Task description —
Look through the data below and extract, unchanged, the lines from the one that contains "const middle = new" to the one that contains "# ---------- camera, light, floor", both included.

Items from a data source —
** begin **

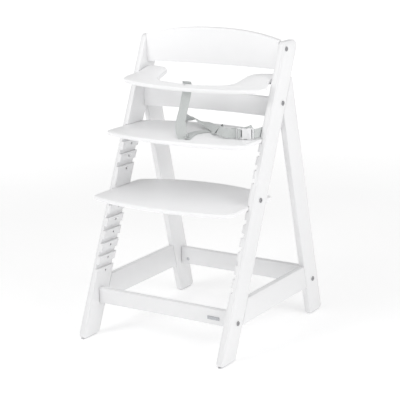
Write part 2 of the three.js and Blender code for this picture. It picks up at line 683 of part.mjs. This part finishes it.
piece('crotch_strap_upper', cut(ribbon(STRAP_UPPER, 26), [strapHole()]), webbing);
piece('crotch_strap_lower', ribbon(STRAP_LOWER, 12), webbing);
piece('waist_belt_left', cut(ribbon(BELT_LEFT, 66), [seatHole()]), webbing);
piece('waist_belt_right', cut(ribbon(BELT_RIGHT, 14), [legHole()]), webbing);
piece('waist_belt_tail', ribbon(BELT_TAIL, 12), webbing);
piece('crotch_strap_screw', strapScrew(), zinc);
piece('belt_screw_leg', legScrew(), zinc);
piece('belt_screw_seat', seatScrew(), zinc);
piece('buckle_socket', buckleSocket(), plastic);
piece('buckle_plug', bucklePlug(), plastic);

const middle = new THREE.Box3().setFromObject(chair).getCenter(new THREE.Vector3());
chair.position.y = -middle.y;

export default chair;
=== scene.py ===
import math

import bmesh
import bpy
from mathutils import Matrix, Vector


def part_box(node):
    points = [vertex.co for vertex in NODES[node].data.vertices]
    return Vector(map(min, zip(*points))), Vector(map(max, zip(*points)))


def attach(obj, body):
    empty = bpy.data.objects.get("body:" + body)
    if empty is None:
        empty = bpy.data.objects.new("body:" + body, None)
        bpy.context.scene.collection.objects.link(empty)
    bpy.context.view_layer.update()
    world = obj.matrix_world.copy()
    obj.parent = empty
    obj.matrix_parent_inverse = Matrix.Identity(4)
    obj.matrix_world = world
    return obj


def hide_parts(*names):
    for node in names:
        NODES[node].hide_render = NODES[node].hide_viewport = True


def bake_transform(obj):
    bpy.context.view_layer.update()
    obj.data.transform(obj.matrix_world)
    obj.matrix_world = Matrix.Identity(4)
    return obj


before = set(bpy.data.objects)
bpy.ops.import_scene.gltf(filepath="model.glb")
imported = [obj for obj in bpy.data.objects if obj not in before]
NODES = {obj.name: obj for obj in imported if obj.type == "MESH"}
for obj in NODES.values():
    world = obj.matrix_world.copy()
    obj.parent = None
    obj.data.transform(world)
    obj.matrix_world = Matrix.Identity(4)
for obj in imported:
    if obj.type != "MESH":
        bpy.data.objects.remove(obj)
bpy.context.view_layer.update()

MM = 0.001
TOE = 273.865  # mm from the front toe, where the strap routes start, to the middle of the footprint
SEAT_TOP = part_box("seat_plate")[1].z / MM
SMOOTH_BELOW = math.radians(34)  # an edge with a smaller angle is shaded smooth


def add(name, data):
    """A new object in the scene."""
    made = bpy.data.objects.new(name, data)
    bpy.context.scene.collection.objects.link(made)
    return made


# ---------- camera, light, floor ----------

def camera():
    """The camera at the photograph's viewing angle, from the front right and a little above."""
    data = bpy.data.cameras.new("camera")
    data.sensor_width = 36.0
    data.lens = 116.513
    data.clip_end = 100.0
    cam = add("camera", data)
    place = (1.83982, -2.82525, 1.22127)
    right = Vector((0.8410053, 0.5404645, -0.0246606))
    up = Vector((-0.1151969, 0.2234189, 0.9678913))
    back = Vector((0.5286206, -0.8111609, 0.2501563))
    turn = Matrix((right, up, back)).transposed().to_4x4()
    cam.matrix_world = Matrix.Translation(place) @ turn
    bpy.context.scene.camera = cam


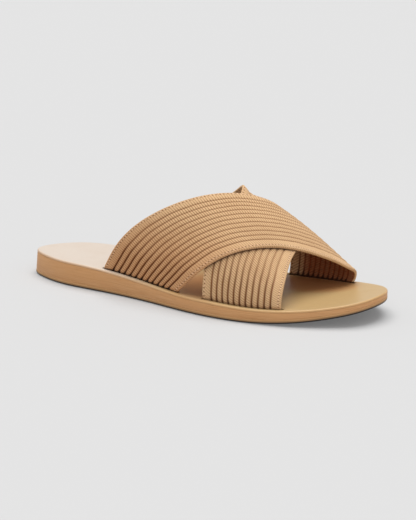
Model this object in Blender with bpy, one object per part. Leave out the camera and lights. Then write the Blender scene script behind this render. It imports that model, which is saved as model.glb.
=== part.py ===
"""Cross strap sandal, right foot: two ribbed straps that cross over the instep and
go down into slits along the edge of a flat leather sole.

Metres. +X runs from the heel to the toe, +Y to the big toe's side, +Z up.
The sole stands on z = 0, and the origin is below the middle of the whole shoe.
"""
import bmesh
import bpy
import numpy as np

MM = 0.001
GAP = 0.3 * MM                      # between two pieces that touch on the real shoe
SHARP_ANGLE = 0.7                   # radians; flatter edges are shaded smooth

# the sole's main sizes
SHOE_LENGTH = 255 * MM
BALL_WIDTH = 88 * MM
HEEL_THICKNESS = 16.7 * MM          # everything from the ground to the footbed
BALL_THICKNESS = 10.5 * MM
TOE_THICKNESS = 6.9 * MM
TOE_SPRING = 10.8 * MM              # how far the toe's underside is off the ground
SPRING_START = 0.68                 # shares of the length
WEDGE_START = 0.16
WEDGE_END = 0.56
THINNING_START = 0.60
OUTSOLE_THICKNESS = 3.0 * MM
INSOLE_THICKNESS = 1.5 * MM
EDGE_ROUND = 1.1 * MM               # top edge of the footbed
SOLE_ROUND = 0.7 * MM               # bottom edge of the outsole
HEEL_FLARE = 1.2 * MM               # how far the back of the heel leans out towards the ground
LAYER_FLARE = 0.8                   # share of the flare reached where outsole and midsole meet
FLARE_END = 0.22                    # station where this has died away
SEAM_ROUND = 0.2 * MM               # edges that face each other between two layers
ROUND_SHARE = 0.29                  # how far in a round edge's middle point lies, of its radius

# outline of the sole: station along the length, then each side as a share of the ball width
OUTLINE = [
    # station, little toe's side, big toe's side
    (0.055, 0.180, 0.230),
    (0.140, 0.275, 0.317),
    (0.260, 0.317, 0.319),
    (0.400, 0.381, 0.306),
    (0.520, 0.463, 0.372),
    (0.630, 0.507, 0.475),
    (0.740, 0.488, 0.517),
    (0.840, 0.418, 0.475),
    (0.920, 0.310, 0.378),
    (0.972, 0.189, 0.259),
]
HEEL_POINT = -0.020                 # side shift of the rearmost and foremost points
TOE_POINT = 0.057
FAN_START = 0.15                    # the sole's mesh fans round the heel behind this station
FAN_END = 0.85                      # and round the toe ahead of this one
SIDE_STATIONS = 22
FAN_POINTS = 15

# the straps
WALL = 2.4 * MM                     # thickness of the webbing over a rib
RIB_DEPTH = 0.8 * MM                # how deep the grooves lie between two ribs
RIBS = 10
REAR_BAND = 0.11                    # flat bands along the edges, shares of the strap's width
RIB_PITCH = 0.075
RIB_FLANK = 0.24                    # share of the pitch that one flank takes
EDGE_SOFT = 0.5 * MM                # rounding of the webbing's own edges
EDGE_SHARE = 0.012                  # share of the width that this rounding takes
INNER_COLUMNS = 11                  # points across the face that lies on the foot
OVERLAP_RISE = 1.3 * MM             # how far the upper strap rises where it crosses the lower
SLIT_INSET = 3.2 * MM               # from the sole's edge to the strap's outer face
TONGUE = 3.2 * MM                   # how far a strap's end goes down from the footbed
SLIT_POINTS = 15                    # points along a slit
CUTTER_RISE = 2.0 * MM              # how far a cutter stands above the footbed

# the instep that both straps lie on: crown height above the footbed as a share of
# CROWN_HEIGHT, and how far the crown lies to the big toe's side as a share of the ball width
CROWN_HEIGHT = 70 * MM
INSTEP = [
    # station, crown height, crown shift
    (0.235, 1.070, 0.180),
    (0.412, 1.000, 0.235),
    (0.588, 0.800, 0.234),
    (0.765, 0.455, 0.140),
    (0.922, 0.000, 0.010),
]
FULL_OUTER = 2.30                   # fullness of the arch on the little toe's side
FULL_INNER = 2.05
BULGE_OUTER = 1.5 * MM              # how far the arch stands out past its own feet
BULGE_INNER = 2.0 * MM
CROWN_EASE = 1.5                    # how closely the crown's shift stays round the crown

# where each strap's two edges run: share of the way over the arch from the little toe's
# side, then the stations of the rear and the front edge
UPPER_STRAP = [
    # way over, rear edge, front edge
    (0.00, 0.257, 0.500),
    (0.18, 0.338, 0.620),
    (0.36, 0.471, 0.738),
    (0.52, 0.576, 0.805),
    (0.68, 0.644, 0.844),
    (0.84, 0.668, 0.868),
    (1.00, 0.671, 0.863),
]
LOWER_STRAP = [
    # way over, rear edge, front edge
    (0.00, 0.583, 0.795),
    (0.18, 0.577, 0.789),
    (0.36, 0.580, 0.774),
    (0.52, 0.580, 0.766),
    (0.68, 0.518, 0.744),
    (0.84, 0.368, 0.671),
    (1.00, 0.237, 0.553),
]
STRAP_ROWS = 27                     # sections along a strap, above the footbed
ARCH_POINTS = 90                    # points that measure the way over the arch
OUTLINE_POINTS = 1600               # points that measure the sole's outline
PROBE = 1.0 * MM                    # steps that measure how the instep leans
PROBE_WAY = 0.01
ABOVE = 20 * MM                     # weight that turns a crown's normal upwards
SETTLE = 0.16                       # share of the way over where a raised strap has come up

# plain finishes: name, red, green and blue screen values, roughness
OUTSOLE_FINISH = ("outsole_rubber", 166, 128, 90, 0.60)
MIDSOLE_FINISH = ("midsole_leather", 166, 122, 80, 0.55)
INSOLE_FINISH = ("insole_leather", 222, 190, 154, 0.42)
STRAP_FINISH = ("strap_webbing", 186, 146, 104, 0.85)


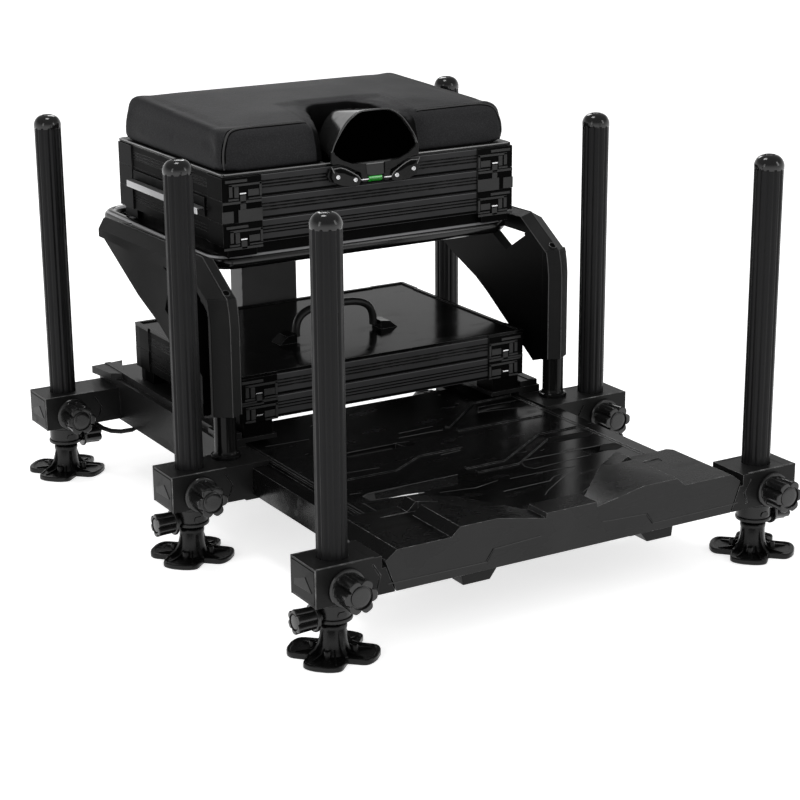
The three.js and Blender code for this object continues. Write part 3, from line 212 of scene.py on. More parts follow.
def powder_coat(name, tone=0.009, rough=0.36):
    """Baked black powder coat: a fine orange peel, faint scuffs and dust."""
    material, shader, place = finish(name, rough, specular=0.14)
    cloud, scuff = place.noise(0.09), place.noise(0.012, 5, (1, 6, 1))
    feed(shader, base=cloud.tint((tone,) * 3, (tone * 1.5,) * 3),
         rough=cloud * 0.12 + scuff.ramp(0.58, 0.75) * 0.14 + (rough - 0.08),
         bump=(place.noise(0.0016, 2), 0.00012))
    return material


def worn_and_highlit_edge(name, tone, rough=0.34, specular=0.5):
    """The same finish along an edge, paler in broken patches: partly rubbed wear and partly a painted highlight."""
    material, shader, place = finish(name, rough, specular=specular)
    rubbed = place.noise(0.011, 4).ramp(0.42, 0.66)
    feed(shader, base=rubbed.tint((tone,) * 3, (tone * 3.2,) * 3), rough=rubbed * -0.1 + rough)
    return material


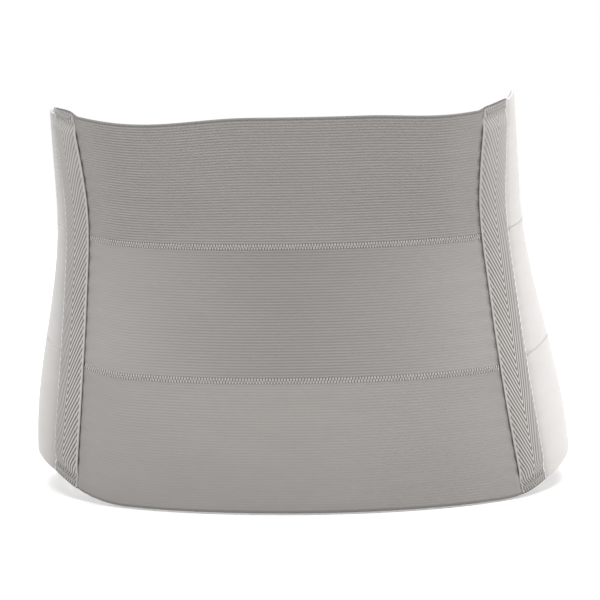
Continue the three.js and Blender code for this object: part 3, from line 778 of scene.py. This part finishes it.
def zigzag(name, span, level, radius, sunk):
    """The sewn zigzag over the join below a band, its thread sunk so far into the fabric."""
    start, end = span(MIDDLE)
    along, up_down = zigzag_steps(int((end - start) / (ZIGZAG_PITCH / 2)), 5)
    z = band_line(lerp(start, end, along), level) + up_down * SEAM_HEIGHT / 2
    girth = lerp(*span(z), along)
    lift = BAND_OUTER - sunk + THREAD_BOW * (1 - up_down**4) + pucker(girth, z)
    return threads(name, belt_paths(girth, z, lift)[None], radius)


def build_back():
    for level, name in enumerate(LEVELS):
        band = webbing(f"back_{name}_webbing", back_span(-TUCKED_WIDTH), level, "back",
                       BACK_RIB_DEPTH[name], spacing=3.2, radius=BAND_THICKNESS / 2)
        dress(band, BACK_ELASTIC[name], "back_panel", [f"back_{name}_band"])
    for level, name in SEAMS:
        seam = zigzag(f"back_{name}_zigzag", back_span(BACK_SEAM_INSET), level, radius=0.22, sunk=0.03)
        dress(seam, THREAD["seam"], "back_panel", [f"back_{name}_seam"])


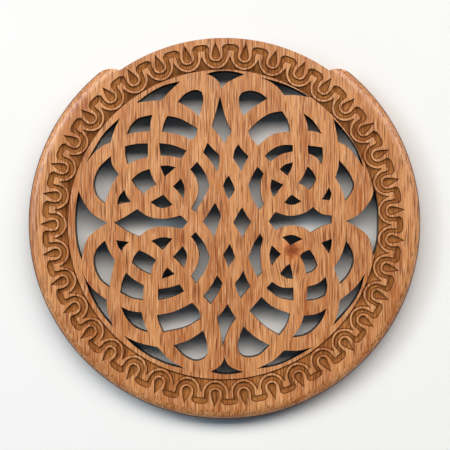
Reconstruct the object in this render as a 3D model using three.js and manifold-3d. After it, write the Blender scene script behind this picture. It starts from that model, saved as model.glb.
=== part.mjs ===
// A wooden cover for the sound hole of an acoustic guitar. It tames feedback and dresses the hole.
//
// Two laser-cut plates are glued face to face. The face plate lies on the guitar's top by its lip, which is
// cut back where the end of the fingerboard comes up to the hole. The plug plate drops into the hole, and a
// foam strip round its edge holds it there by friction. The same knotwork is pierced through both plates.
//
// +Z points out of the face and +Y towards the fingerboard. The origin is the centre of the plug plate's
// underside. All sizes are in millimetres.

import * as THREE from 'three';
import { mergeVertices } from 'three/addons/utils/BufferGeometryUtils.js';
import Module from 'manifold-3d';

const wasm = await Module();
wasm.setup();

// The guitar that the cover fits.
const soundHoleDiameter = 100;
const fingerboardWidth = 57;

// The face plate and its lip.
const faceThickness = 3;
const lipWidth = 3.5; // how far the lip reaches over the guitar's top
const lipLeftAtFingerboard = 0.4; // what is left of the lip along the fingerboard's end
const lipEndRadius = 6; // the rounded ends of the lip, beside the fingerboard
const shoulderWidth = 3; // the lip's rounded upper edge, measured across
const shoulderDrop = 2.2; // and measured down

// The plug plate and the foam strip round it.
const plugThickness = 3.2;
const ringWidth = 7.8; // solid wood left round the knotwork
const stripThickness = 1.4;
const stripSqueeze = 0.3; // what the hole's wall presses out of the strip
const stripSetback = 0.4; // how far the strip stops above the plug's underside
const stripSeam = 0.8; // the gap where the strip's two ends meet
const glueLine = 0.1;

// How finely round edges are cut into flats.
const circleSteps = 144;
const arcStepsAtLeast = 5;
const shoulderSteps = 5;
const curveStep = 1.2; // length of one flat along the knotwork's curves
const drawnRadius = 41; // the radius at which the knotwork is drawn below
const overcut = 1; // how far a cutter passes the faces that it cuts

const soundHoleRadius = soundHoleDiameter / 2;
const lipRadius = soundHoleRadius + lipWidth;
const cutBackRadius = soundHoleRadius + lipLeftAtFingerboard;
const stripOuterRadius = soundHoleRadius + stripSqueeze;
const stripInnerRadius = stripOuterRadius - stripThickness;
const plugRadius = stripInnerRadius - glueLine;
const knotworkRadius = plugRadius - ringWidth;
const faceTop = plugThickness + faceThickness;

// The knotwork, as the openings between its strands. A plain point is a corner of an opening. A point marked
// bend is one that a curved side runs through. The strands cross, split and rejoin by eye, and no two
// quarters of the cover are quite alike.
const bend = true;

const gapsAtRim = [
  [[-5, 40.6], [-2.5, 41.3, bend], [0.3, 41.5, bend], [3, 41.2, bend], [5.5, 40.5], [2.4, 39.2, bend],
    [0.2, 37.9, bend], [-0.8, 36.6], [-1.6, 38.4, bend], [-3, 39.8, bend]],
  [[9.4, 39.8], [15.3, 38.2, bend], [20, 36.2, bend], [23.4, 34.2], [19.8, 34.8, bend], [16.2, 34.8],
    [14.6, 36.9, bend], [12.2, 38.6, bend]],
  [[29.6, 28.5], [32.8, 25, bend], [36, 20.4, bend], [37.9, 15.1], [35.3, 18.7, bend], [33.4, 20.8, bend],
    [31, 22.1], [30.4, 25, bend]],
  [[40.8, 9.9], [39.8, 6.4, bend], [36.8, 2.6, bend], [33, 0.6], [36.5, -1.3, bend], [39.3, -4, bend],
    [40.5, -9], [41.7, -5, bend], [42, 0, bend], [41.8, 5, bend]],
  [[38.3, -13.5], [35.6, -17.4, bend], [31.3, -21], [30.8, -24.4, bend], [29.6, -27.8],
    [33.2, -23.9, bend], [36.6, -19, bend]],
  [[24.1, -33.6], [20.3, -34.6, bend], [16.2, -34.6], [13.3, -37.3, bend], [8.8, -39.6],
    [14.2, -38.7, bend], [19.4, -36.4, bend]],
  [[0, -36.4], [0.8, -38.3, bend], [2.6, -39.6, bend], [5.3, -40.4], [2.6, -41, bend], [-0.8, -41.1, bend],
    [-3.8, -40.4], [-1.6, -39.2, bend], [-0.6, -38, bend]],
  [[-27.4, -30.6], [-23.3, -32.5, bend], [-18.1, -33.7], [-15.3, -36.8, bend], [-10.8, -39.6],
    [-15.6, -38.4, bend], [-20.6, -36.1, bend], [-24.5, -33.4, bend]],
  [[-38.4, -14.1], [-36, -17.7, bend], [-32, -20.9], [-31.7, -24.4, bend], [-30.2, -28.3],
    [-33.2, -24.9, bend], [-36.2, -20, bend]],
  [[-39.7, 9], [-38.4, 5.9, bend], [-35.7, 2.4, bend], [-31.8, 0.1], [-34.9, -1.9, bend],
    [-37.5, -4.6, bend], [-38.9, -10], [-40.2, -5.6, bend], [-40.7, 0, bend], [-40.4, 5, bend]],
  [[-38, 15.8], [-35.4, 20.4, bend], [-32.6, 24.7, bend], [-28.3, 28.8], [-29.9, 25.5, bend],
    [-31, 21.9], [-33.3, 21, bend], [-35.7, 18.9, bend]],
  [[-24, 32.8], [-20.2, 35.6, bend], [-16.2, 37.6, bend], [-12, 38.6], [-14.9, 35.9, bend],
    [-17.1, 33.4], [-20.4, 33.2, bend]],
];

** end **

Answer in full —
const middle = new THREE.Box3().setFromObject(chair).getCenter(new THREE.Vector3());
chair.position.y = -middle.y;

export default chair;
=== scene.py ===
import math

import bmesh
import bpy
from mathutils import Matrix, Vector


def part_box(node):
    points = [vertex.co for vertex in NODES[node].data.vertices]
    return Vector(map(min, zip(*points))), Vector(map(max, zip(*points)))


def attach(obj, body):
    empty = bpy.data.objects.get("body:" + body)
    if empty is None:
        empty = bpy.data.objects.new("body:" + body, None)
        bpy.context.scene.collection.objects.link(empty)
    bpy.context.view_layer.update()
    world = obj.matrix_world.copy()
    obj.parent = empty
    obj.matrix_parent_inverse = Matrix.Identity(4)
    obj.matrix_world = world
    return obj


def hide_parts(*names):
    for node in names:
        NODES[node].hide_render = NODES[node].hide_viewport = True


def bake_transform(obj):
    bpy.context.view_layer.update()
    obj.data.transform(obj.matrix_world)
    obj.matrix_world = Matrix.Identity(4)
    return obj


before = set(bpy.data.objects)
bpy.ops.import_scene.gltf(filepath="model.glb")
imported = [obj for obj in bpy.data.objects if obj not in before]
NODES = {obj.name: obj for obj in imported if obj.type == "MESH"}
for obj in NODES.values():
    world = obj.matrix_world.copy()
    obj.parent = None
    obj.data.transform(world)
    obj.matrix_world = Matrix.Identity(4)
for obj in imported:
    if obj.type != "MESH":
        bpy.data.objects.remove(obj)
bpy.context.view_layer.update()

MM = 0.001
TOE = 273.865  # mm from the front toe, where the strap routes start, to the middle of the footprint
SEAT_TOP = part_box("seat_plate")[1].z / MM
SMOOTH_BELOW = math.radians(34)  # an edge with a smaller angle is shaded smooth


def add(name, data):
    """A new object in the scene."""
    made = bpy.data.objects.new(name, data)
    bpy.context.scene.collection.objects.link(made)
    return made


# ---------- camera, light, floor ----------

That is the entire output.